-- Input records --
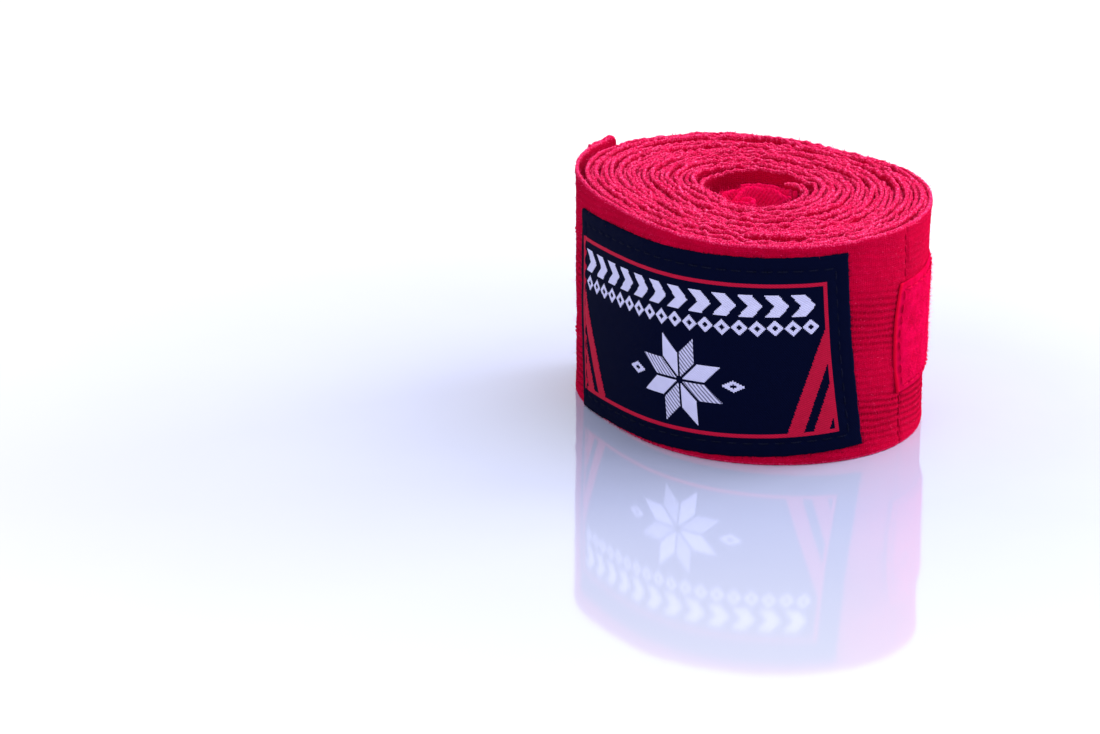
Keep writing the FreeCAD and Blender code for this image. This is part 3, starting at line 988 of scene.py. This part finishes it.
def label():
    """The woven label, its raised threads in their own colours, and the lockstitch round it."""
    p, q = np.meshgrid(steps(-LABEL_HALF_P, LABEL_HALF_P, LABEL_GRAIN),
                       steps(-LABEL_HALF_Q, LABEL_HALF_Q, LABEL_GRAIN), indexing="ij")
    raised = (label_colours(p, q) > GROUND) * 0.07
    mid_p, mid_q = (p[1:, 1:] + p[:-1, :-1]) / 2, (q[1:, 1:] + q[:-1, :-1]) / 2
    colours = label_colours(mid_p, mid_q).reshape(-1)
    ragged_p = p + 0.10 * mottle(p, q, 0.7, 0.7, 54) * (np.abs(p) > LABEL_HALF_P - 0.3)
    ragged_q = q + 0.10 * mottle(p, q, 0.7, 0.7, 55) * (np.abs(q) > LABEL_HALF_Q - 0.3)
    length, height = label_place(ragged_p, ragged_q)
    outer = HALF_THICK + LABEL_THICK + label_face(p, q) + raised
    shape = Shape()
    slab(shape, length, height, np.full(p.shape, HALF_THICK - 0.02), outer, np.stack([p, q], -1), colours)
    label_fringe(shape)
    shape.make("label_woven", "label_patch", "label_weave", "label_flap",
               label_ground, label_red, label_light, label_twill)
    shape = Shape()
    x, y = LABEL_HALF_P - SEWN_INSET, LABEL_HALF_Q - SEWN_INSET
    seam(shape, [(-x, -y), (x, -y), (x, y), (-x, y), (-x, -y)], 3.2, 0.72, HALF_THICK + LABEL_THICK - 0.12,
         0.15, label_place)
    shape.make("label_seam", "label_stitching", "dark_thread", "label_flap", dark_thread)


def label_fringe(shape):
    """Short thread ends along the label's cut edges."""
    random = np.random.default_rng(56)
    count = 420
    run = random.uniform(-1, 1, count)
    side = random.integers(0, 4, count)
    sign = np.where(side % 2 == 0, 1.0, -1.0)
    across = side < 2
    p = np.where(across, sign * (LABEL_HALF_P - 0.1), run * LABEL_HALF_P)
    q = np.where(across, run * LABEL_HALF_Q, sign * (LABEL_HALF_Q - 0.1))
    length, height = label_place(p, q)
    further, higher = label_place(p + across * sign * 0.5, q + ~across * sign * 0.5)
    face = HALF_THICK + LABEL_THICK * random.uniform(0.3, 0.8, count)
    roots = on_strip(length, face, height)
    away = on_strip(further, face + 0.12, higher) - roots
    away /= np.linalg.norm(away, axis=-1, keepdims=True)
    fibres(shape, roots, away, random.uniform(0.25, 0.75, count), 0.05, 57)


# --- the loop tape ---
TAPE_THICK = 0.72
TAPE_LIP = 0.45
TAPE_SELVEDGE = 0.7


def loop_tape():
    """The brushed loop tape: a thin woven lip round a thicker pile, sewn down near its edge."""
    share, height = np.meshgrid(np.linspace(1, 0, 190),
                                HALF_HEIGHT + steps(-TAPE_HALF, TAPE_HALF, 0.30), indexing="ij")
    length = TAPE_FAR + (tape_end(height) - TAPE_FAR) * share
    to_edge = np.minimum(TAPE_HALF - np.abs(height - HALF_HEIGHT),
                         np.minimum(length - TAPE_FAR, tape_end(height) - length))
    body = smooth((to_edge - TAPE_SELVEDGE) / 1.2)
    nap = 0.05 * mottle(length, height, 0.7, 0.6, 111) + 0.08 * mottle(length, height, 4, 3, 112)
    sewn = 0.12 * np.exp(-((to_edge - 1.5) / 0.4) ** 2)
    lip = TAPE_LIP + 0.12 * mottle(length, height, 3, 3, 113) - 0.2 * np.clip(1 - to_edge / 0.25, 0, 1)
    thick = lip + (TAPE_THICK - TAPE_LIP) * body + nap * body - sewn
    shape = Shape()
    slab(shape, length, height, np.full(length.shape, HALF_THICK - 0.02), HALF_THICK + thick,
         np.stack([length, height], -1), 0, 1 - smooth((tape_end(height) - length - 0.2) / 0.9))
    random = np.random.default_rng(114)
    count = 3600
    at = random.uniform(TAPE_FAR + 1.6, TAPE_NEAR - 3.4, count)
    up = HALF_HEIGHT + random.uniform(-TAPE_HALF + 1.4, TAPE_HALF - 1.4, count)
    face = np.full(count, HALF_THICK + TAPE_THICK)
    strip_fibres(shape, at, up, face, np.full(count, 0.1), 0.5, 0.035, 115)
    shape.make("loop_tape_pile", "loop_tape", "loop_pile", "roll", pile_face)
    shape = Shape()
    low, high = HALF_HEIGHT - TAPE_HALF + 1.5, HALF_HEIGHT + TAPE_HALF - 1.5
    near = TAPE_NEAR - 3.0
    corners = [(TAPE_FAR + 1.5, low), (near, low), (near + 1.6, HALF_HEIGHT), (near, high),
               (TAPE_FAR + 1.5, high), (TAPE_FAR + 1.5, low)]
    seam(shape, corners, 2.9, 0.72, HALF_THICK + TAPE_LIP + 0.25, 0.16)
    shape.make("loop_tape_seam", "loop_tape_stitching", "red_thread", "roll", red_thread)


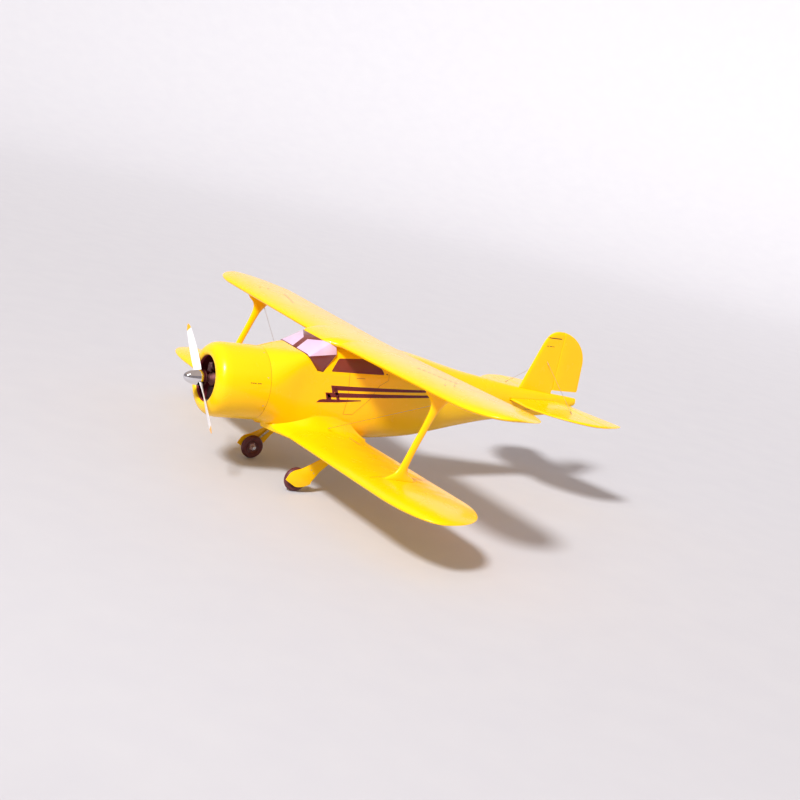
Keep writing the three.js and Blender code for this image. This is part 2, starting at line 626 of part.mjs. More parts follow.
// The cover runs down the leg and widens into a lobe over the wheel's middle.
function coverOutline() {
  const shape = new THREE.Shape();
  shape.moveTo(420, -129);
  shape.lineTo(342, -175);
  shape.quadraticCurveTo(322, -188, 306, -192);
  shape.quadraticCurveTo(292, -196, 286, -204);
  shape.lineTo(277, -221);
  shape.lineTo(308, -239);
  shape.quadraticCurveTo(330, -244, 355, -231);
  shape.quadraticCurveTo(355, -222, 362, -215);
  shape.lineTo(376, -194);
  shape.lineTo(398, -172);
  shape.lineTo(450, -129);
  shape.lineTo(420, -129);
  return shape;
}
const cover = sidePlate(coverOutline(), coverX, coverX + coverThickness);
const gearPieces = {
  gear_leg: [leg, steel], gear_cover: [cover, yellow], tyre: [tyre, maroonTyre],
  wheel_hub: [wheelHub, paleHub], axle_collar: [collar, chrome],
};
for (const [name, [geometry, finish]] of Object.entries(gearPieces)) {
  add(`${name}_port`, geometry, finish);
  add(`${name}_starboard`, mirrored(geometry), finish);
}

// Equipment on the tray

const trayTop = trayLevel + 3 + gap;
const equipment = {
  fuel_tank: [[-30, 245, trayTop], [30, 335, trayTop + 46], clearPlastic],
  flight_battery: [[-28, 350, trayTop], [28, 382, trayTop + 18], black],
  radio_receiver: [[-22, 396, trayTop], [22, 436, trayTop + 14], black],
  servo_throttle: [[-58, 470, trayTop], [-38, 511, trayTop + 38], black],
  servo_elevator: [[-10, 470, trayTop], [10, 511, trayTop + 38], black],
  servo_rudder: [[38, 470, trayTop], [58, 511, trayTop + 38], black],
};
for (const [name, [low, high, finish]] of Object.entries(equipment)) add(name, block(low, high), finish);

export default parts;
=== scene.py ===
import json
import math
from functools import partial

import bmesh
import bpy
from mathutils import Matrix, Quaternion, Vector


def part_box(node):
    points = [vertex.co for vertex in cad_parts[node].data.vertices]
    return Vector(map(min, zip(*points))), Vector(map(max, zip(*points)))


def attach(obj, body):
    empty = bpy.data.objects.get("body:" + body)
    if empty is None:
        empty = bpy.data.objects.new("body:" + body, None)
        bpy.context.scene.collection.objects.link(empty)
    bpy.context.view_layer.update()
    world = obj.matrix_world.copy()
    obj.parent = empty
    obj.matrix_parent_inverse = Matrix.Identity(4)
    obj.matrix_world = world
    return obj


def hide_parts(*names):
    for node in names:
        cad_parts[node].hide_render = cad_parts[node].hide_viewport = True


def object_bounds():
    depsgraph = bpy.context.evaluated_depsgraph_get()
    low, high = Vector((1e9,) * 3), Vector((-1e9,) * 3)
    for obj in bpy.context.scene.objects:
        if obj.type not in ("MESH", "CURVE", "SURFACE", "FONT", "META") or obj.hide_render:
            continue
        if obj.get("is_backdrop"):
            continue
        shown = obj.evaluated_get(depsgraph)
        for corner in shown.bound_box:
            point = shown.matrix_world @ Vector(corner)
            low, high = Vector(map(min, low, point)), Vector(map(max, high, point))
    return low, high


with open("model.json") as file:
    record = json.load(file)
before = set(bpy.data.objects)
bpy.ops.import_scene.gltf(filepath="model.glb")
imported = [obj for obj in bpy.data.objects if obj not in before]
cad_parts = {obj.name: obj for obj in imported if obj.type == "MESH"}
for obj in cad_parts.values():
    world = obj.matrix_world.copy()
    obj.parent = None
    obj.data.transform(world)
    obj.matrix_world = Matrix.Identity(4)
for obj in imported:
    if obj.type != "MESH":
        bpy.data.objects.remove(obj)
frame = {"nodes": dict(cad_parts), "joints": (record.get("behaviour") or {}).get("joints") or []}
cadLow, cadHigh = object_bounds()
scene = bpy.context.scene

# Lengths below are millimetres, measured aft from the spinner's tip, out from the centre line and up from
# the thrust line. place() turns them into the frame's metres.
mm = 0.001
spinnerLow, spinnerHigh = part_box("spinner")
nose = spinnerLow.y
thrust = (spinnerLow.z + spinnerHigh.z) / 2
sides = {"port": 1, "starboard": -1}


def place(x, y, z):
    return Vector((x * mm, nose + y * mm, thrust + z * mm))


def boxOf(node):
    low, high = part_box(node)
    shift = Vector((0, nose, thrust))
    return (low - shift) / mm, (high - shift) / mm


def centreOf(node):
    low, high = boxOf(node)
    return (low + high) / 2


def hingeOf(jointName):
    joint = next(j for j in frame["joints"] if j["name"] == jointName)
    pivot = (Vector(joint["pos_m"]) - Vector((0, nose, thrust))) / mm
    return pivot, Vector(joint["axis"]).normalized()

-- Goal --
Determine how many lines include the string "objects". Give no answer but the number.

-- Solution to this problem --
7